You may also want to bring a blanket if you are planning to sit anywhere for an extended period of time. The benches are few and far between which leaves most everyone else sitting on the ground. We were thankful to have a sleeping bag in the car that we could spread out to picnic and then watch the sun set!
8. Plan To Disconnect
You would not believe the number of teenagers we saw on their cell phones at The Grand Canyon. They were literally missing everything because their faces were buried in a screen!
I’m sure they were Snapchatting awesome selfies…but still!
Fortunately my kids don’t have cell phones yet so this wasn’t a major issue for us. But, mark my word, we will have a pretty strict policy about traveling with cell phones when we cross that bridge! Parents, encourage (force!) your children to put their phones away and enjoy the beauty of The Grand Canyon!
Worth noting- we only had cell phone service when we were in the village area. Once we’d driven a few miles to the East, our cell phones didn’t work! Yet another reason to get out of the popular spot.

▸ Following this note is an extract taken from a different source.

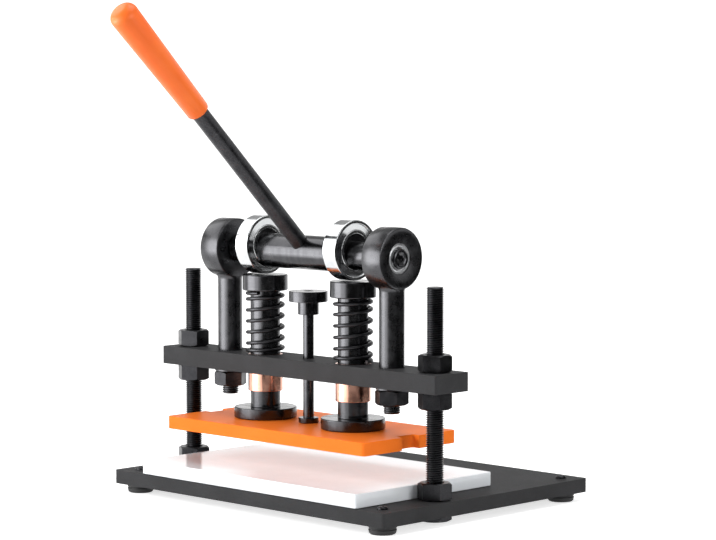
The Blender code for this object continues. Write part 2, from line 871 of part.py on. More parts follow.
def make_pistons():
    """Flanged pistons with their caps, the countersunk screws below them, and the crossbar's bushings."""
    for name, side in SIDES.items():
        x = side * PISTON_OFFSET
        hole = PISTON_SCREW_RADIUS + FIT_GAP
        piston_top = cap_top - CAP_CROWN - FIT_GAP
        piston = turned(
            f"piston_{name}",
            [
                (0, piston_top),
                (PISTON_RADIUS - PISTON_EDGE, piston_top),
                (PISTON_RADIUS, piston_top - PISTON_EDGE),
                *foot_profile(PISTON_RADIUS, FLANGE_RADIUS, FLANGE_HEIGHT, FLANGE_EDGE),
                (hole, seat_z),
                (hole, seat_z + PISTON_SCREW_DEPTH + FIT_GAP),
                (0, seat_z + PISTON_SCREW_DEPTH + FIT_GAP),
            ],
            SMALL_STEPS,
            black_steel,
        )
        bore = PISTON_RADIUS + FIT_GAP
        cap = turned(
            f"piston_cap_{name}",
            [
                (0, cap_top),
                (cap_radius - CAP_EDGE, cap_top),
                (cap_radius, cap_top - CAP_EDGE),
                (cap_radius, cap_bottom),
                (bore, cap_bottom),
                (bore, cap_top - CAP_CROWN),
                (0, cap_top - CAP_CROWN),
            ],
            ROUND_STEPS,
            black_steel,
        )
        screw = turned(
            f"piston_screw_{name}",
            [
                (0, seat_z + PISTON_SCREW_DEPTH),
                (PISTON_SCREW_RADIUS, seat_z + PISTON_SCREW_DEPTH),
                (PISTON_SCREW_RADIUS, countersink_top()),
                (PISTON_SCREW_HEAD_RADIUS, plate_bottom + PISTON_SCREW_SINK),
                (0, plate_bottom + PISTON_SCREW_SINK),
            ],
            SCREW_STEPS,
            black_steel,
        )
        bushing = turned(
            f"bushing_{name}",
            ring_profile(
                bushing_bore_radius,
                bushing_radius,
                crossbar_bottom - BUSHING_BELOW,
                crossbar_top,
            ),
            SMALL_STEPS,
            bronze,
        )
        for piece in (piston, cap, screw):
            place(piece, (x, column_y, 0), platen_axis)
        place(bushing, (x, column_y, 0), head_axis)


def foot_profile(shank, radius, height, edge):
    """Profile of the wider foot with which a turned piece stands on the pressing plate."""
    return [
        (shank, seat_z + height),
        (radius - edge, seat_z + height),
        (radius, seat_z + height - edge),
        (radius, seat_z + edge),
        (radius - edge, seat_z),
    ]


def countersink_top():
    """Height at which a piston screw's cone has narrowed to its shank, at 45 degrees."""
    return plate_bottom + PISTON_SCREW_SINK + PISTON_SCREW_HEAD_RADIUS - PISTON_SCREW_RADIUS


def make_plate():
    """Pressing plate with a notch in each end and countersunk holes for the piston screws."""
    half_x = plate_length / 2
    half_y = PLATE_DEPTH / 2
    outline = rounded_rectangle(
        -half_x, column_y - half_y, half_x, column_y + half_y, PLATE_CORNER_RADIUS
    )
    rod_hole = circle(0, column_y, ROD_RADIUS + FIT_GAP, SMALL_STEPS)
    plate = flat("pressing_plate", [outline, rod_hole], PLATE_THICKNESS, orange_paint)
    place(plate, (0, 0, plate_bottom), platen_axis)
    hole = PISTON_SCREW_RADIUS + FIT_GAP
    cone_top = countersink_top() - plate_bottom
    cone_foot = hole + cone_top + CUT_OVERRUN
    for name, side in SIDES.items():
        notch_outline = rounded_rectangle(
            half_x - NOTCH_DEPTH,
            -NOTCH_WIDTH / 2,
            half_x + NOTCH_WIDTH,
            NOTCH_WIDTH / 2,
            NOTCH_CORNER_RADIUS,
        )
        notch = flat(
            f"notch_{name}", [notch_outline], PLATE_THICKNESS + 2 * CUT_OVERRUN, None, cutters
        )
        turn = (0, 0, 0 if side > 0 else pi)
        boolean(plate, "DIFFERENCE", helper(notch, (0, column_y, plate_bottom - CUT_OVERRUN), turn))
        screw_hole = turned(
            f"screw_hole_{name}",
            [
                (0, PLATE_THICKNESS + CUT_OVERRUN),
                (hole, PLATE_THICKNESS + CUT_OVERRUN),
                (hole, cone_top),
                (cone_foot, -CUT_OVERRUN),
                (0, -CUT_OVERRUN),
            ],
            SCREW_STEPS,
            None,
            cutters,
        )
        where = (side * PISTON_OFFSET, column_y, plate_bottom)
        boolean(plate, "DIFFERENCE", helper(screw_hole, where))


def make_centre_rod():
    """Rod screwed into the plate down to the collar at its foot, with a knob on its top thread."""
    rod_bottom = plate_bottom + FIT_GAP
    rod = turned(
        "centre_rod",
        [
            (0, rod_top),
            (ROD_RADIUS - ROD_EDGE, rod_top),
            (ROD_RADIUS, rod_top - ROD_EDGE),
            *foot_profile(ROD_RADIUS, COLLAR_RADIUS, COLLAR_HEIGHT, ROD_EDGE),
            (ROD_RADIUS, seat_z),
            (ROD_RADIUS, rod_bottom + ROD_EDGE),
            (ROD_RADIUS - ROD_EDGE, rod_bottom),
            (0, rod_bottom),
        ],
        SMALL_STEPS,
        black_steel,
    )
    place(rod, (0, column_y, 0), platen_axis)
    bore = ROD_RADIUS + FIT_GAP
    rim = KNOB_RADIUS - KNOB_ROUND
    knob = turned(
        "stop_knob",
        [
            (0, knob_top),
            *arc((rim, knob_top - KNOB_ROUND), KNOB_ROUND, 90, 0, CORNER_STEPS),
            *arc((rim, knob_bottom + KNOB_ROUND), KNOB_ROUND, 0, -90, CORNER_STEPS),
            (HUB_RADIUS, knob_bottom),
            (HUB_RADIUS, hub_bottom),
            (bore, hub_bottom),
            (bore, rod_top + FIT_GAP),
            (0, rod_top + FIT_GAP),
        ],
        ROUND_STEPS,
        black_steel,
    )
    knob.data.transform(Matrix.Translation((0, 0, -knob_bottom)))
    place(knob, (0, column_y, knob_bottom), knob_axis)


def spring_points():
    """Centre line of a return spring: a closed turn at each end, and open turns between them."""
    bottom = crossbar_top + FIT_GAP + SPRING_WIRE / 2
    top = cap_bottom - FIT_GAP - SPRING_WIRE / 2
    closed_rise = SPRING_CLOSED_PITCH * SPRING_CLOSED_TURNS
    open_rise = top - bottom - 2 * closed_rise
    turns = SPRING_ACTIVE_TURNS + 2 * SPRING_CLOSED_TURNS
    count = round(turns * SPRING_POINTS_PER_TURN)
    points = []
    for i in range(count + 1):
        turn = turns * i / count
        from_end = min(turn, turns - turn, SPRING_CLOSED_TURNS)
        opened = min(max(turn - SPRING_CLOSED_TURNS, 0), SPRING_ACTIVE_TURNS)
        rise = SPRING_CLOSED_PITCH * (from_end if turn < turns / 2 else SPRING_CLOSED_TURNS)
        if turn > turns - SPRING_CLOSED_TURNS:
            rise += SPRING_CLOSED_PITCH * (turn - turns + SPRING_CLOSED_TURNS)
        angle = 2 * pi * turn
        points.append(
            Vector(
                (
                    spring_radius * cos(angle),
                    spring_radius * sin(angle),
                    bottom + rise + open_rise * opened / SPRING_ACTIVE_TURNS,
                )
            )
        )
    return points


def make_springs():
    points = spring_points()
    spare = [
        (a - b).length
        for i, a in enumerate(points)
        for b in points[i + SPRING_POINTS_PER_TURN // 2 + 1 :]
    ]
    print(f"least gap between the spring's turns: {(min(spare) - SPRING_WIRE) * 1000:.2f} mm")
    for name, side in SIDES.items():
        curve = bpy.data.curves.new(f"return_spring_{name}", "CURVE")
        curve.dimensions = "3D"
        curve.bevel_depth = SPRING_WIRE / 2
        curve.bevel_resolution = 1
        curve.use_fill_caps = True
        spline = curve.splines.new("POLY")
        spline.points.add(len(points) - 1)
        for point, co in zip(spline.points, points):
            point.co = (*co, 1)
        spring = add_object(curve.name, curve, black_steel)
        spot = (side * PISTON_OFFSET, column_y, 0)
        place(as_mesh(spring), spot, head_axis, (0, 0, radians(SPRING_END_TURN[name])))


clear_scene()
press = new_collection("Die_Cutting_Press")
cutters = new_collection("Cutters")

base_paint = new_material("Dark grey powder coat", (0.075, 0.075, 0.077), 0.1, 0.5)
black_steel = new_material("Black oxide steel", (0.018, 0.018, 0.02), 0.7, 0.35)
bearing_steel = new_material("Polished bearing steel", (0.75, 0.75, 0.76), 1.0, 0.15)
bronze = new_material("Copper coloured bronze", (0.72, 0.35, 0.22), 1.0, 0.3)
orange_paint = new_material("Orange powder coat", (0.9, 0.2, 0.03), 0.0, 0.35)
orange_grip = new_material("Orange moulded grip", (0.9, 0.17, 0.03), 0.0, 0.4)
white_plastic = new_material("White cutting board plastic", (0.85, 0.85, 0.86), 0.0, 0.25)
rubber = new_material("Black rubber", (0.02, 0.02, 0.02), 0.0, 0.8)

head_axis = new_axis("head_slide_axis", (0, column_y, crossbar_bottom))
cam_axis = new_axis("cam_axis", (0, column_y, shaft_z), head_axis)
platen_axis = new_axis("platen_slide_axis", (0, column_y, plate_top), head_axis)
knob_axis = new_axis("knob_axis", (0, column_y, knob_bottom), platen_axis)

make_base()
make_feet()
make_columns()
make_board()
make_crossbar()
make_eye_bolts()
make_eye_bearings()
make_camshaft()
make_spacers()
make_end_screws()
make_rollers()
make_lever()
make_pistons()
make_springs()
make_plate()
make_centre_rod()
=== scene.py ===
"""Looks of the hand lever die cutting press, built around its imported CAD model.

Every piece is turned, sawn, threaded or wound here with round edges and real threads, and takes
the place of its plain CAD solid. Lengths are metres, +Z is up, +X runs along the crossbar.
"""

import json
from math import atan2, ceil, cos, hypot, pi, radians, sin, tan

import bpy
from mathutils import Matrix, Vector


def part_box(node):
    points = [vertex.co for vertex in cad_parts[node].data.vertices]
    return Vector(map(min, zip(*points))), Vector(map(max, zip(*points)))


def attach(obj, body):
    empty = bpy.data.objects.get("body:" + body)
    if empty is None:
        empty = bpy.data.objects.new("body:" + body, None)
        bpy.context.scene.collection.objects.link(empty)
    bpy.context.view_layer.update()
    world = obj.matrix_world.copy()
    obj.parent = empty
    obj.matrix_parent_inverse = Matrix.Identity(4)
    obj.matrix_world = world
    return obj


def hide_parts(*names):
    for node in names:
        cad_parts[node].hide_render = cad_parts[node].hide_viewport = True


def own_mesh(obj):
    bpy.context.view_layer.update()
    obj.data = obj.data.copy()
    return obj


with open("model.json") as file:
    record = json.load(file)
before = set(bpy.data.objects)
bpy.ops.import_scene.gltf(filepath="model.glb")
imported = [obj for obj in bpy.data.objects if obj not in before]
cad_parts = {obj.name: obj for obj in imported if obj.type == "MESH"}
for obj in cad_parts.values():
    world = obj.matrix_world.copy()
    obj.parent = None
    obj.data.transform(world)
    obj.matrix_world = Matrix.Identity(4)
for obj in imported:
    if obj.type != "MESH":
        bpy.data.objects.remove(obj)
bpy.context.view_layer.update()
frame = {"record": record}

MM = 0.001
SIDES = {"left": -1, "right": 1}
SPIN_STEPS = 96
SMALL_STEPS = 48
HEX = 6
# Points closer than this are one
MERGE = 0.002 * MM
# Threads of the columns and of the eye bolts' studs, and the holes that they pass through
M16_PITCH = 2 * MM
M16_CHAMFER = 1.2 * MM
M16_HOLE = 8.5 * MM
# Half the length of an eye along the shaft
EYE_HALF = 11.75 * MM
# Radii of the centre rod and of the lever's bar
ROD_RADIUS = 5 * MM
BAR_RADIUS = 7.8 * MM

# Which body each CAD node has
body_of = {
    node: body for body, nodes in frame["record"]["behaviour"]["bodies"].items() for node in nodes
}


# ---------------------------------------------------------------- places taken from the CAD model


def low(node):
    return Vector(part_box(node)[0])


def high(node):
    return Vector(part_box(node)[1])


def middle(node):
    return (low(node) + high(node)) / 2


def radius_of(node):
    """Radius of an upright round piece."""
    return (high(node).x - low(node).x) / 2


def radius_about_x(node):
    """Radius of a round piece that lies along the crossbar."""
    return (high(node).y - low(node).y) / 2


column_y = middle("column_left").y
shaft_z = middle("eye_inner_ring_left").z
roller_z = middle("roller_outer_ring_left").z
crossbar_top = high("crossbar").z
crossbar_bottom = low("crossbar").z
plate_bottom = low("pressing_plate").z
plate_top = high("pressing_plate").z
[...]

9. Keep Your Plans Realistic
As I mentioned, it was my daughter’s idea to include the Grand Canyon on this particular trip. After I realized that we were going to be able to make it happen, I checked in with her to see if there was something specific she wanted to do there (it caught me off guard she even had it on her radar!)
Here’s a summary of her response:
“Oh, I was thinking we could ride a donkey to the bottom of the Canyon and camp.”

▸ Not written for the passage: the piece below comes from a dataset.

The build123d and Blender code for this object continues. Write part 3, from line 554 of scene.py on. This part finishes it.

Huh? That is SO not something our family would typically do! I love that she wanted to try something new- but I think that idea was pushing it! I convinced her that we might try something like that on a future trip when she’s a bit older and we have more experience camping in the elements!

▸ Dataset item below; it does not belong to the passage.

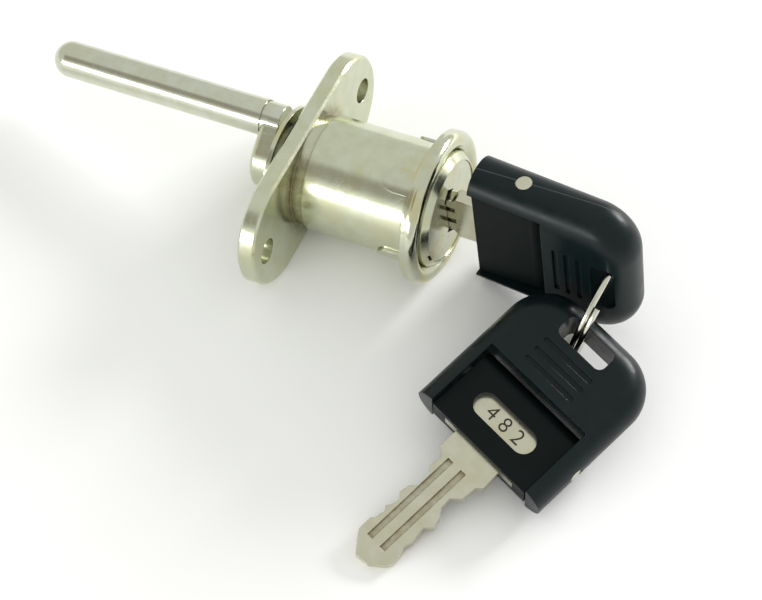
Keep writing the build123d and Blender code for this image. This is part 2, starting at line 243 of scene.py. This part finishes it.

While I have no doubt that would have been memorable, I’m not sure it was right for our family. Neither was doing a major Canyon hike. Again, it would have been cool. But not necessarily manageable for our 6-year old.
Keep your plans realistic if you want to have an optimal experience!
10. Expect Highs and Lows
No trip with kids plays out without a little drama. Expect it. And then don’t sweat it!
For environmental reasons I’m embarrassed to admit this, but we had a little incident with our Junior Ranger books. I set them down to take a picture and they blew off into the Canyon. My kiddos were devastated.
Fortunately, we were able to back track to a nearby Visitor Center to obtain new ones. Of course, they lost all their hard work and were super annoyed at me for littering. But, we got through the drama.
Also, as I mentioned earlier, my daughter couldn’t believe I was letting the once-in-a-lifetime moment pass her by without magically producing art supplies for her to paint the sunset. She was SO upset at me for ruining her opportunity. But, again, we got through the drama.
At the end of the day, they both declared our day at The Grand Canyon the best day ever!